- [AIM OF THE TASK]:
Write out all of the data exactly as it appears.
## Begin DATA PROVIDED
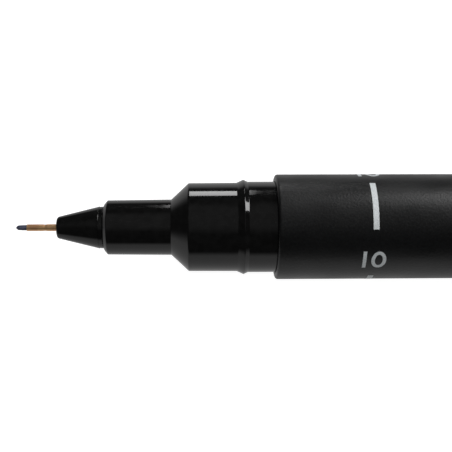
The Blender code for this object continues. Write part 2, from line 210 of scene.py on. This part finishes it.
def blend_colours(tree, noise, socket, dark, light, span=(0.35, 0.65)):
    """Drive a colour between two values by a noise."""
    ramp = tree.nodes.new("ShaderNodeValToRGB")
    ramp.color_ramp.elements[0].position = span[0]
    ramp.color_ramp.elements[1].position = span[1]
    ramp.color_ramp.elements[0].color = (*dark, 1.0)
    ramp.color_ramp.elements[1].color = (*light, 1.0)
    tree.links.new(noise.outputs["Fac"], ramp.inputs["Fac"])
    tree.links.new(ramp.outputs["Color"], socket)


def add_bump(tree, shader, noise, height, strength=1.0):
    """Raise the surface by a noise; height is in millimetres."""
    bump = tree.nodes.new("ShaderNodeBump")
    bump.inputs["Strength"].default_value = strength
    bump.inputs["Distance"].default_value = height * MM
    tree.links.new(noise.outputs["Fac"], bump.inputs["Height"])
    earlier = shader.inputs["Normal"].links
    if earlier:
        tree.links.new(earlier[0].from_socket, bump.inputs["Normal"])
    tree.links.new(bump.outputs["Normal"], shader.inputs["Normal"])


def barrel_look():
    """Matte black plastic with the fine grain of a spark-eroded mould."""
    look, tree, shader = new_look("matte_black", (0.003, 0.003, 0.003), 0.38)
    grain = object_noise(tree, 4200.0, 3.0)
    add_bump(tree, shader, grain, 0.026, 0.7)
    patches = object_noise(tree, 260.0, 2.0)
    vary(tree, patches, shader.inputs["Roughness"], 0.34, 0.42)
    specks = object_noise(tree, 5200.0, 1.0)
    dark = (0.0015, 0.0015, 0.0018)
    light = (0.0040, 0.0043, 0.0045)
    blend_colours(tree, specks, shader.inputs["Base Color"], dark, light)
    return look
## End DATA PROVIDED
- [FINISHED ANSWER]:
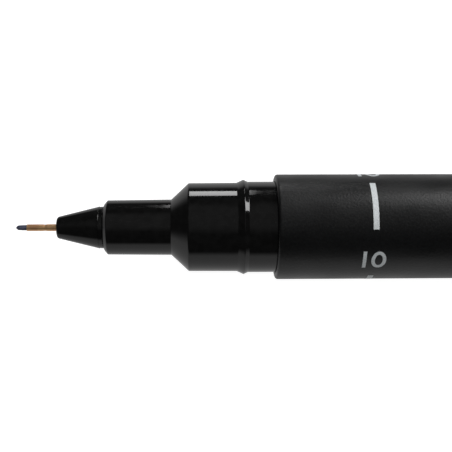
The Blender code for this object continues. Write part 2, from line 210 of scene.py on. This part finishes it.
def blend_colours(tree, noise, socket, dark, light, span=(0.35, 0.65)):
    """Drive a colour between two values by a noise."""
    ramp = tree.nodes.new("ShaderNodeValToRGB")
    ramp.color_ramp.elements[0].position = span[0]
    ramp.color_ramp.elements[1].position = span[1]
    ramp.color_ramp.elements[0].color = (*dark, 1.0)
    ramp.color_ramp.elements[1].color = (*light, 1.0)
    tree.links.new(noise.outputs["Fac"], ramp.inputs["Fac"])
    tree.links.new(ramp.outputs["Color"], socket)


def add_bump(tree, shader, noise, height, strength=1.0):
    """Raise the surface by a noise; height is in millimetres."""
    bump = tree.nodes.new("ShaderNodeBump")
    bump.inputs["Strength"].default_value = strength
    bump.inputs["Distance"].default_value = height * MM
    tree.links.new(noise.outputs["Fac"], bump.inputs["Height"])
    earlier = shader.inputs["Normal"].links
    if earlier:
        tree.links.new(earlier[0].from_socket, bump.inputs["Normal"])
    tree.links.new(bump.outputs["Normal"], shader.inputs["Normal"])


def barrel_look():
    """Matte black plastic with the fine grain of a spark-eroded mould."""
    look, tree, shader = new_look("matte_black", (0.003, 0.003, 0.003), 0.38)
    grain = object_noise(tree, 4200.0, 3.0)
    add_bump(tree, shader, grain, 0.026, 0.7)
    patches = object_noise(tree, 260.0, 2.0)
    vary(tree, patches, shader.inputs["Roughness"], 0.34, 0.42)
    specks = object_noise(tree, 5200.0, 1.0)
    dark = (0.0015, 0.0015, 0.0018)
    light = (0.0040, 0.0043, 0.0045)
    blend_colours(tree, specks, shader.inputs["Base Color"], dark, light)
    return look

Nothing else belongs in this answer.